True, I may be a sort of beginner, but with EVS, all you have to do is slowly turn up the RPM's until it wobbles a little, then back it down till it stops wobbling, there you have it, the perfect speed.
then you take a couple cuts to round it, and ramp up the speed some more. it is sooooooo easy. If I were to get another Nova, I would do the variable speed mod.
Bart,Search on my user name and you will find my articles on converting the 1624 to variable speed.
Bart,
Check this out. It was nowhere near $1k for the EVS conversion. Chris didn't mention DVR.
I instruct quite a few turning seminars.

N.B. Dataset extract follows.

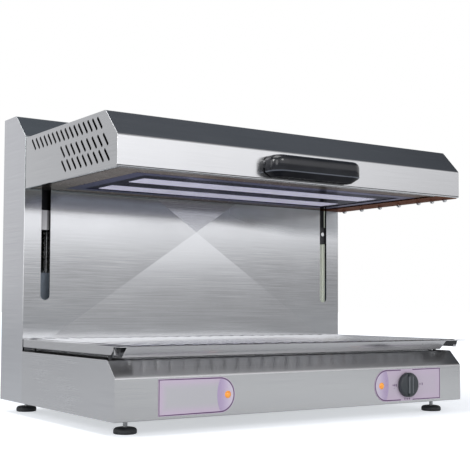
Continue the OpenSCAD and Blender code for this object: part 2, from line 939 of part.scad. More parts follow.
module handle_screws() {
  color("silver") placed()
    for (x = [-1, 1]) translate([x * (handle_l / 2 - 10), 0, handle_z]) {
      bar_y([0, head_y - 16, 0], 5.8, 16 + sheet + eps);
      bar_y([0, head_y + sheet, 0], 11, 3.5);
    }
}

// ---------- arms and carriages ----------

// The arm stands on a foot inside the head, passes through the slot and ends in a flange
module arm() {
  reach = 110;
  foot_w = 24;
  flange_y = plate_y - flange_t;
  color("dimgray") {
    box([slot_x - arm_t / 2, -reach, head_z + sheet],
        [slot_x + arm_t / 2, head_back - sheet, arm_z + arm_h]);
    box([slot_x - arm_t / 2, head_back - sheet - eps, arm_z],
        [slot_x + arm_t / 2, flange_y + eps, arm_z + arm_h]);
    box([slot_x - arm_t / 2, -reach, head_z + sheet],
        [slot_x + foot_w, head_back - 12, head_z + sheet + 4]);
    box([slot_x - 14, flange_y, arm_z], [carriage_out, plate_y, arm_z + arm_h]);
  }
}

module left_arm() placed() mirror([1, 0, 0]) arm();
module right_arm() placed() arm();

module bush_block(z) {
  difference() {
    box([carriage_in, block_y, z], [carriage_out, block_y + block_t, z + block_h]);
    bar_z([rod_x, rod_y, z - 1], bush_d, block_h + 2);
  }
}

// Carriage: a back plate with two bush blocks and a bright front pad on the lower one
module carriage() {
  front_pad = 6;
  color("#3a3c40") {
    box([carriage_in, plate_y, carriage_z], [carriage_out, block_y, carriage_z + carriage_h]);
    bush_block(carriage_z);
    bush_block(carriage_z + carriage_h - block_h);
    box([slot_x - 14, plate_y - front_pad, carriage_z], [carriage_out, plate_y + eps, carriage_z + block_h]);
  }
}

module left_carriage() placed() mirror([1, 0, 0]) carriage();
module right_carriage() placed() carriage();

module carriage_bushes() {
  color("tan") placed() both_sides()
    for (z = [carriage_z, carriage_z + carriage_h - block_h])
      difference() {
        bar_z([rod_x, rod_y, z], bush_d, block_h);
        bar_z([rod_x, rod_y, z - 1], rod_d + 2 * run_gap, block_h + 2);
      }
}

// Bolts that hold each arm's flange on its carriage, and the one in the right carriage's pad
module carriage_bolts() {
  color("silver") placed() both_sides() {
    for (z = [arm_z + 14, arm_z + arm_h - 14])
      bolt(slot_x - 9, plate_y - flange_t, z);
  }
  color("silver") placed() bolt(slot_x, plate_y - 6, carriage_z + block_h / 2 + 3);
}

module bolt(x, y, z) {
  translate([x, y - 3.5, z]) rotate([-90, 0, 0]) cylinder(d = 9, h = 3.5);
}

// Clamps between the front run of each cable and its carriage
module cable_clamps() {
  clamp_h = 20;
  z = head_z - 2;
  color("silver") placed() both_sides() difference() {
    box([cable_x - 6, block_y, z], [carriage_in + 8, rod_y + 8, z + clamp_h]);
    bar_z([cable_x, rod_y, z - 1], cable_d + 2 * run_gap, clamp_h + 2);
  }
}

// ---------- nodes ----------

base_shell();
base_plate();
column_shell();
rear_panel();
rear_screws();
left_label();
right_label();
left_lamp();
right_lamp();
heat_regulator();
mains_terminals();
cable_gland();
foot_nuts();
locating_posts();
guide_rods();
weight_rods();
supply_leads();
top_brackets();
bottom_brackets();
shaft_bearings();
idler_pins();
lift_cables();
sync_shaft();
left_pulley();
right_pulley();
left_idler();
right_idler();
left_counterweight();
right_counterweight();
regulator_shaft();
knob();
drip_tray();
cooking_grid();
grid_pads();
foot(left_foot_x, front_foot_y);  // front_left_foot
foot(right_foot_x, front_foot_y);  // front_right_foot
foot(left_foot_x, rear_foot_y);  // rear_left_foot
foot(right_foot_x, rear_foot_y);  // rear_right_foot
head_shell();
head_rear_panel();
head_underframe();
reflector();
window_trim();
front_strip();
rear_strip();
strip_holders();
insulation();
element_terminals();
terminal_cover();
cover_nuts();
handle_bow();
handle_plate();
handle_screws();
left_arm();
right_arm();
left_carriage();
right_carriage();
carriage_bushes();
carriage_bolts();
cable_clamps();
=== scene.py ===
# A cheese melter: a heated head slides on a rear column above a cooking grid and a base.
import math

import bmesh
import bpy
from mathutils import Matrix, Vector


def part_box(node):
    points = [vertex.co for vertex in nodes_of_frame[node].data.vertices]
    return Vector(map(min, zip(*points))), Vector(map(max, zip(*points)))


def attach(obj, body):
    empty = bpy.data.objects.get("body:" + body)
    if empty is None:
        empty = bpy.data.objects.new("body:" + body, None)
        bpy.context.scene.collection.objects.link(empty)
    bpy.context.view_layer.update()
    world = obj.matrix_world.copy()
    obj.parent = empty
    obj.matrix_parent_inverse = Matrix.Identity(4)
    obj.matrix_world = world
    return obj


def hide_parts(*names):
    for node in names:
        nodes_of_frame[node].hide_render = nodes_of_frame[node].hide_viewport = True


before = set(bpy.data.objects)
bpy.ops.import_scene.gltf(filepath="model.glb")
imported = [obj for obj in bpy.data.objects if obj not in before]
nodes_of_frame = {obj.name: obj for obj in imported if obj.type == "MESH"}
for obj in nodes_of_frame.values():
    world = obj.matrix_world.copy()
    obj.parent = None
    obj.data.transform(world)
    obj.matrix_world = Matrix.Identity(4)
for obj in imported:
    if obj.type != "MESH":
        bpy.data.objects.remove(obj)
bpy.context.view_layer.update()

mm = 0.001

# Sheet, folds and places that several pieces share
SHEET = 1.5 * mm
FOLD = 2.6 * mm
CORNER = 0.9 * mm
NEAR = 1e-5
SLOT_X, SLOT_LOW, SLOT_TOP = 0.354, 0.225, 0.526
PANEL_MIDDLE = 0.3755


# ---------- mesh helpers ----------

def only(kind, items):
    """The vertices, edges or faces among the results of an operator."""
    return [item for item in items if isinstance(item, kind)]


def verts_of(items):
    return only(bmesh.types.BMVert, items)


def edges_of(items):
    return only(bmesh.types.BMEdge, items)


def faces_of(items):
    return only(bmesh.types.BMFace, items)


def round_edges(bm, edges, radius, segments):
    """Round a set of edges and return the new faces."""
    return bmesh.ops.bevel(bm, geom=edges, offset=radius, offset_type="OFFSET", segments=segments,
                           profile=0.5, affect="EDGES", material=-1, clamp_overlap=True)["faces"]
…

One of the facilities I teach at has a 3000 and the old style square shaped bed flexes enough to mess with headstock/tailstock alignment on an uneven surface. I own a dvr xp here at home, the trapezoidal bed cross section is ridgid enough that the unit will stand on three legs. Anything I throw at it, including on the outrigger it handles just fine. The speed range on the 16-24 gives you low enough speeds you can work some fairly out of balance items. Yes, changing speeds is not as smooth as evs.
So the change over on the Nova 16/24-44 from strictly belt drive to EVS will cost how much... $400-$600. When if I wanted to wait for another $400-$600 above that I could have a DVR.
I don't think the treadmill motor conversion can deliver the same kind of power for 16" inboard or 29" outboard.
Tim Geist, the Nova service rep in the States, takes good care of customers.
Do you have a number or email for
Tim Geist?
You can see my solution on the headstock. Speaker magnet holds the knockout, wrench, whatever I need. http://i35.photobucket.com/albums/d160/GoodOnesGone/P3140057.jpg
You HAVE variable speed. The wood is moving faster past the gouge at the rim of a bowl than the center, right? What you lack is infinitely variable rpm to fiddle with. No great loss. Vary your feed rate to compensate.
Michael, thanks for the tip. I've got some old blown speakers that should be perfect. No worries on the lack of "EVS", but the low speed belt change has been a bit of a challenge with a rib hanging on me on the second or third step . No problem on the higher ranges, because large pulley diameters are visible, and the small headstock pulley step has plenty of clearance. Just a matter of practice, I suspect.